Die Gegner dieses Berichts sind davon unbeeindruckt. Die Reaktion Russlands greift gleich zwei Aspekte der ganzen Debatte auf: erstens, man werde zusätzliche Sanktionen nicht mittragen. Der Aufbau eines Szenarios vor Erscheinen des Berichts, das einen Militärschlag gegen den Iran möglich oder sogar wahrscheinlich erscheinen ließ, hatte in erster Linie die Funktion, eine neue Iran-Sanktionsrunde im Uno-Sicherheitsrat als letzte Option vor einem Krieg darzustellen. Da scheint Russland aber zumindest nach jetzigem Stand nicht mitzumachen.
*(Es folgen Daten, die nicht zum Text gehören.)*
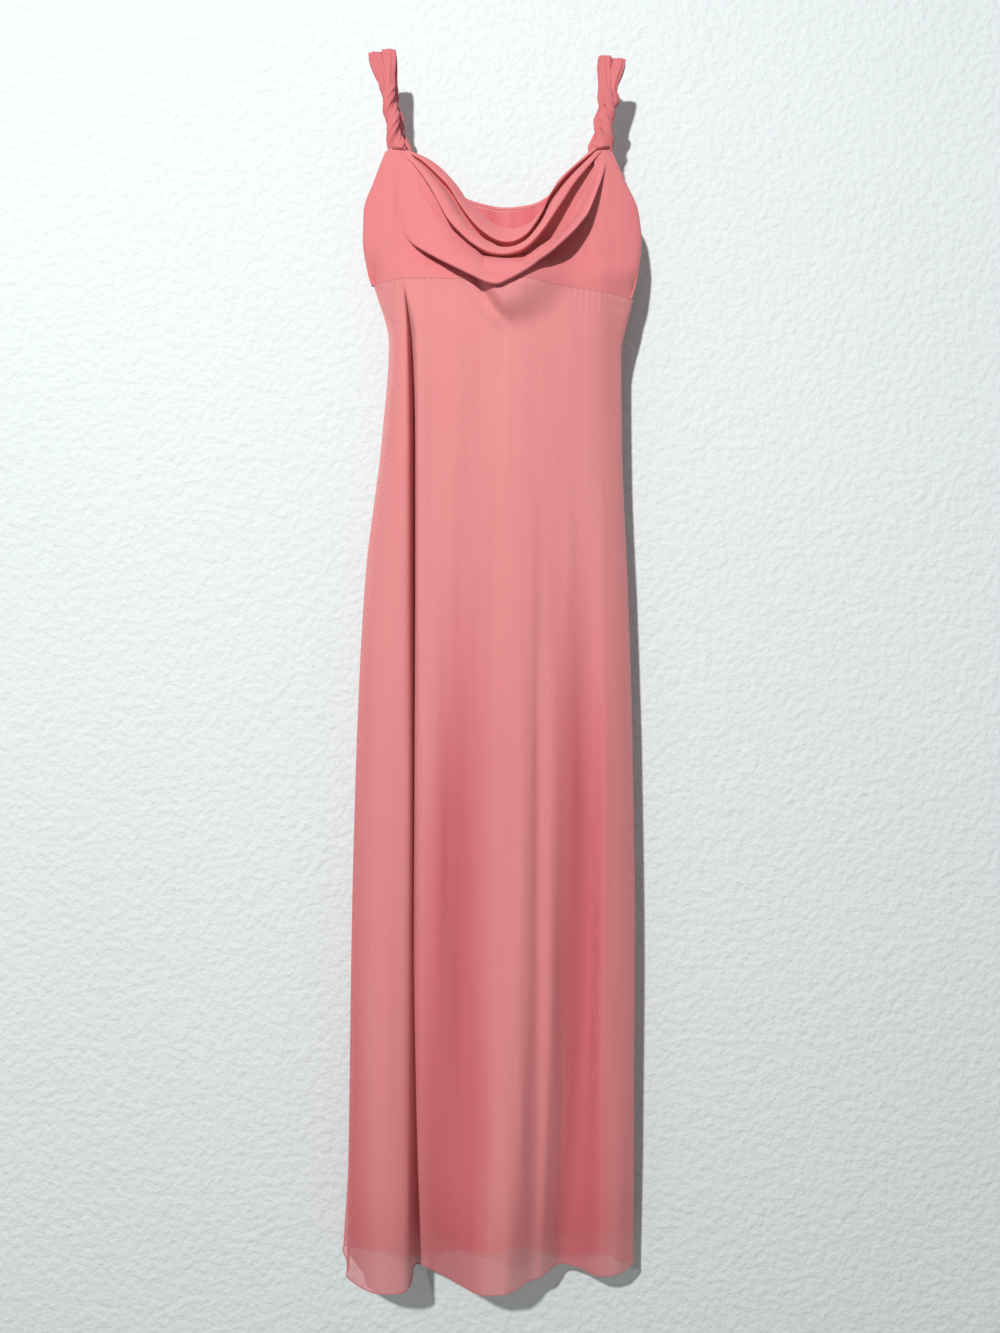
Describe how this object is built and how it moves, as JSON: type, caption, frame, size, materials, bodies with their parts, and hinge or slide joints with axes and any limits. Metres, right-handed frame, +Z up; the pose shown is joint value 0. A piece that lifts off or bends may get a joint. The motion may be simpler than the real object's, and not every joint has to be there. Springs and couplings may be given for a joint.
{
  "type": "evening gown",
  "caption": "Floor-length sleeveless lined gown with a draped cowl neck, twisted straps, a raised waist seam and a concealed side zip, hanging empty.",
  "frame": {"origin": "the hang point, midway between the two places where the straps pass over a hanger's arms", "axes": "+Z up along the hanging gown, -Y out of its front, +X to the viewer's right as the front is seen, which is the wearer's left"},
  "size_m": [0.3615, 0.1062, 1.5133],
  "materials": {
    "chiffon": "crepe chiffon, matt",
    "lining": "smooth woven lining, low sheen",
    "binding": "bias-cut chiffon",
    "tape": "woven tape",
    "zip_plastic": "moulded and painted zip parts",
    "wire": "plated wire and stops",
    "label": "woven satin label, blank"
  },
  "bodies": {
    "gown": {"bodice_front": "chiffon", "bodice_back": "chiffon", "skirt_front": "chiffon", "skirt_back": "chiffon", "bodice_lining_front": "lining", "bodice_lining_back": "lining", "skirt_lining_front": "lining", "skirt_lining_back": "lining", "waist_stay_tape": "tape", "armhole_binding_left": "binding", "armhole_binding_right": "binding", "back_neck_binding": "binding", "strap_left_outer_strand": "chiffon", "strap_left_inner_strand": "chiffon", "strap_right_outer_strand": "chiffon", "strap_right_inner_strand": "chiffon", "zip_tape_front": "tape", "zip_tape_back": "tape", "zip_coil_front": "zip_plastic", "zip_coil_back": "zip_plastic", "zip_top_stops": "wire", "zip_bottom_stop": "wire", "hook": "wire", "eye": "wire", "size_label": "label", "care_label": "label"},
    "zip_slider": {"zip_slider": "zip_plastic"},
    "zip_pull": {"zip_pull": "zip_plastic"}
  },
  "joints": [
    {"name": "zip_slide", "type": "slide", "parent": "gown", "child": "zip_slider", "axis": [0, 0, -1], "range_m": [0, 0.318]},
    {"name": "pull_hinge", "type": "hinge", "parent": "zip_slider", "child": "zip_pull", "pos_m": [0.138, 0.0161, -0.23], "axis": [1, 0, 0], "range_deg": [0, 150]}
  ]
}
Die Begründung dafür - und das ist zweitens - ist vielsagend: Eine Sanktionsverschärfung würde auf "Regime change"-Pläne hinauslaufen. Die russische Sensibilität - wie die chinesische - liegt nicht zuletzt in Libyen begründet, wo sich die beiden Vetomächte durch die Auslegung des Interventionsmandats für die Nato, das sie durch ihre Stimmenthaltung zugelassen hatten, betrogen fühlten. Jetzt geht eben gar nichts mehr, auch in Syrien nicht - und die beiden Fragen hängen natürlich auch insofern zusammen, als mit Bashar al-Assad ein Partner des Iran gefährdet ist. Russland wittert ein Riesenmanöver, mit dem der Status quo in der Region verändert werden soll.
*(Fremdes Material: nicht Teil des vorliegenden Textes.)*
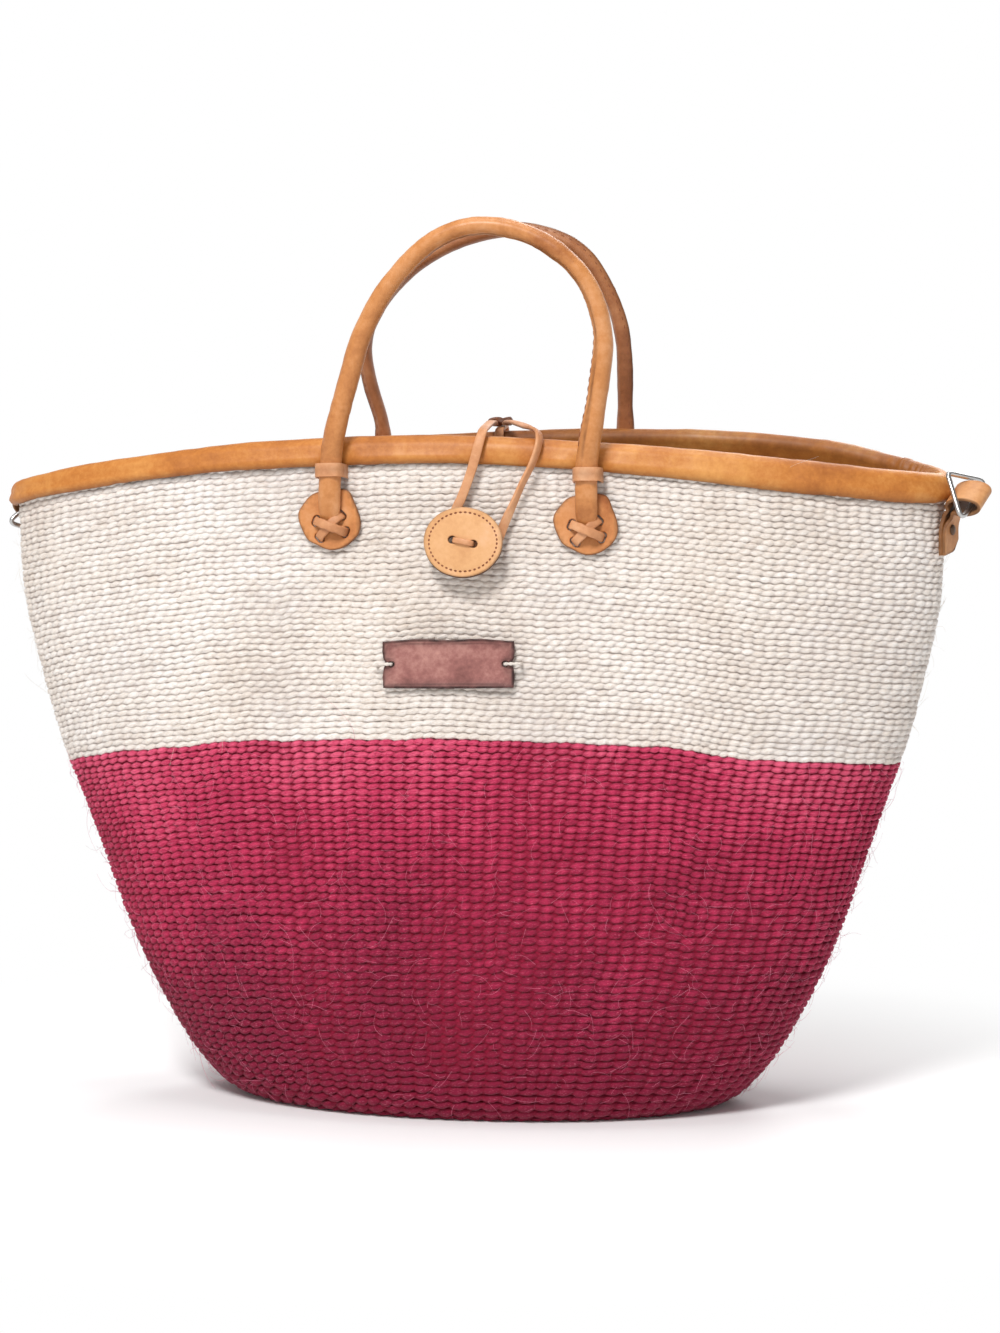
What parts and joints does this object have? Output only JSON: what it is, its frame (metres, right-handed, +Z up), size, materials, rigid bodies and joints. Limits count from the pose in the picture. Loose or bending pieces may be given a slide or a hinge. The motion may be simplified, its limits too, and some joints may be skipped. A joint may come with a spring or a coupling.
{
  "type": "woven basket bag",
  "caption": "Twined sisal basket with a leather-bound mouth, two rolled leather handles, a button with a closure loop, a sewn patch and wire triangles on end straps.",
  "frame": {"origin": "middle of the flat underside of the woven base", "axes": "+X along the mouth to the right as seen from the front, -Y out of the front with the button and the patch, +Z up"},
  "size_m": [0.4761, 0.1514, 0.4189],
  "materials": {
    "natural_sisal": "undyed twined sisal, matt, slightly hairy",
    "magenta_sisal": "magenta-dyed twined sisal, matt, slightly hairy",
    "rim_leather": "soft tan leather, satin",
    "handle_leather": "vegetable-tanned leather, satin",
    "lace_leather": "pale vegetable-tanned leather, matt",
    "patch_leather": "thin leather with singed edges, matt",
    "steel_wire": "nickel-plated steel wire"
  },
  "bodies": {
    "basket": {"woven_base": "magenta_sisal", "woven_lower_band": "magenta_sisal", "woven_upper_band": "natural_sisal", "rim_core": "natural_sisal", "rim_binding": "rim_leather", "front_left_tab": "handle_leather", "front_left_backer": "handle_leather", "front_left_tie_over": "lace_leather", "front_left_tie_under": "lace_leather", "front_left_keeper": "lace_leather", "front_right_tab": "handle_leather", "front_right_backer": "handle_leather", "front_right_tie_over": "lace_leather", "front_right_tie_under": "lace_leather", "front_right_keeper": "lace_leather", "back_left_tab": "handle_leather", "back_left_backer": "handle_leather", "back_left_tie_over": "lace_leather", "back_left_tie_under": "lace_leather", "back_left_keeper": "lace_leather", "back_right_tab": "handle_leather", "back_right_backer": "handle_leather", "back_right_tie_over": "lace_leather", "back_right_tie_under": "lace_leather", "back_right_keeper": "lace_leather", "button_back": "handle_leather", "button_front": "lace_leather", "button_lace": "lace_leather", "button_washer": "handle_leather", "closure_anchor": "lace_leather", "closure_knot": "handle_leather", "closure_thong": "lace_leather", "patch": "patch_leather", "patch_stitch_left": "natural_sisal", "patch_stitch_right": "natural_sisal", "right_strap": "handle_leather", "right_rivet": "steel_wire", "left_strap": "handle_leather", "left_rivet": "steel_wire"},
    "front_handle": {"front_handle_cover": "handle_leather", "front_handle_rope": "natural_sisal"},
    "back_handle": {"back_handle_cover": "handle_leather", "back_handle_rope": "natural_sisal"},
    "right_triangle": {"right_ring": "steel_wire"},
    "left_triangle": {"left_ring": "steel_wire"}
  },
  "joints": [
    {"name": "front_handle_fold", "type": "hinge", "parent": "basket", "child": "front_handle", "pos_m": [0, -0.0637, 0.3042], "axis": [1, 0, 0], "range_deg": [0, 165]},
    {"name": "back_handle_fold", "type": "hinge", "parent": "basket", "child": "back_handle", "pos_m": [0, 0.0637, 0.3052], "axis": [-1, 0, 0], "range_deg": [0, 165]},
    {"name": "right_triangle_swing", "type": "hinge", "parent": "basket", "child": "right_triangle", "pos_m": [0.2309, -0.00974, 0.28709], "axis": [0.2905, 0.8184, 0.4958], "range_deg": [0, 235]},
    {"name": "left_triangle_swing", "type": "hinge", "parent": "basket", "child": "left_triangle", "pos_m": [-0.22692, 0.02587, 0.27886], "axis": [0.6538, 0.526, 0.544], "range_deg": [-25, 214]}
  ]
}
In Israel - wo der Bericht, zu dem zweifellos auch der eigene Geheimdienst beigesteuert hat, wenig Neuigkeitswert haben dürfte - werden nach dem Hype der vergangenen Tage jetzt einmal die Optionen sortiert. Noch ist, so dramatisch der Bericht klingt, keine Gefahr im Verzug. Das Szenario eines Militärschlags, so "logisch" es im innerisraelischen Diskurs der Begin-Doktrin klingt - Feinde müssen mit allen Mitteln daran gehindert werden, eine nukleare Option aufzubauen -, ist ja eigentlich fast unvorstellbar.
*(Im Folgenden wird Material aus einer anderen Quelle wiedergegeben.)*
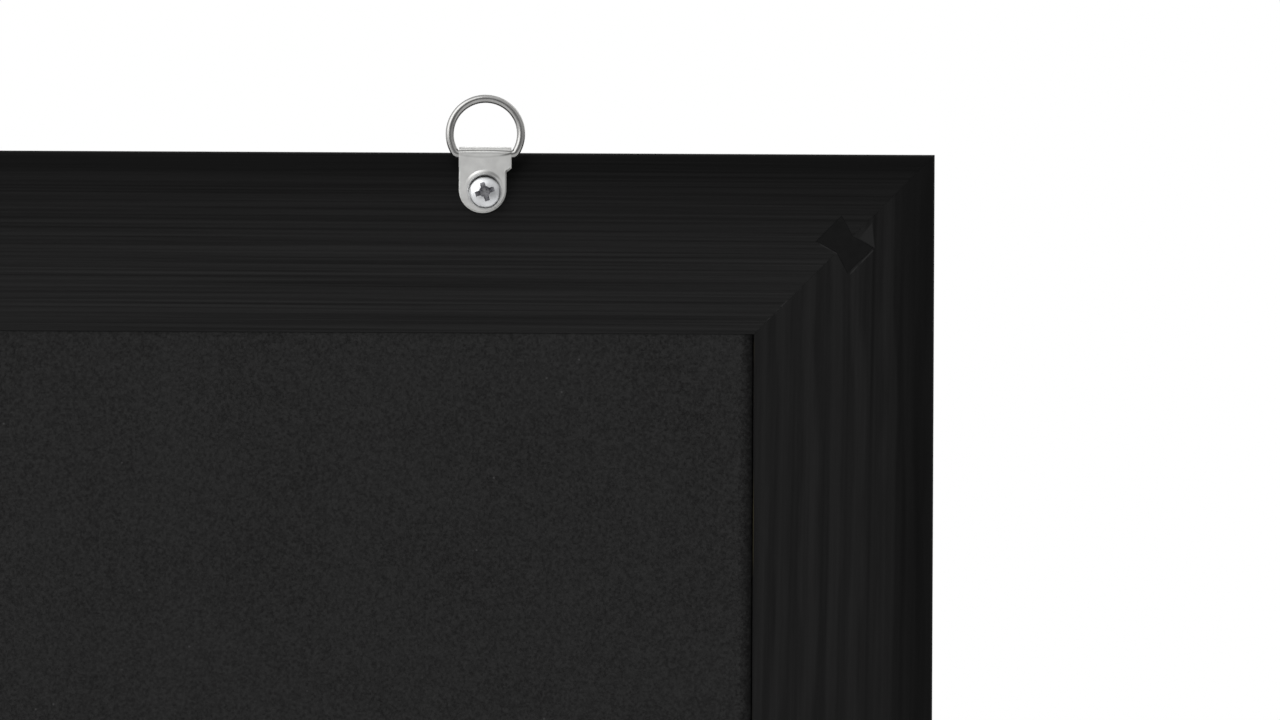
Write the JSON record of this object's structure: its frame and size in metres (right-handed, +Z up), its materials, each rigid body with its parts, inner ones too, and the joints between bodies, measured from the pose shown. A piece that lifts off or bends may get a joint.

Mit einem kurzen Militärschlag gegen ein einziges Ziel wie im Irak 1981 und in Syrien 2007 ist im Iran nichts zu machen. Und da das Regime eine länger andauernde Militäroperation wohl nicht geduldig über sich ergehen lassen würde - was wiederum die Angreifer veranlassen würde, gleich am Anfang Irans Reaktionsmöglichkeiten auszuschalten -, liefe alles auf einen ausgewachsenen Krieg hinaus, mit völlig unabsehbaren Folgen. (DER STANDARD Printausgabe, 10.11.2011)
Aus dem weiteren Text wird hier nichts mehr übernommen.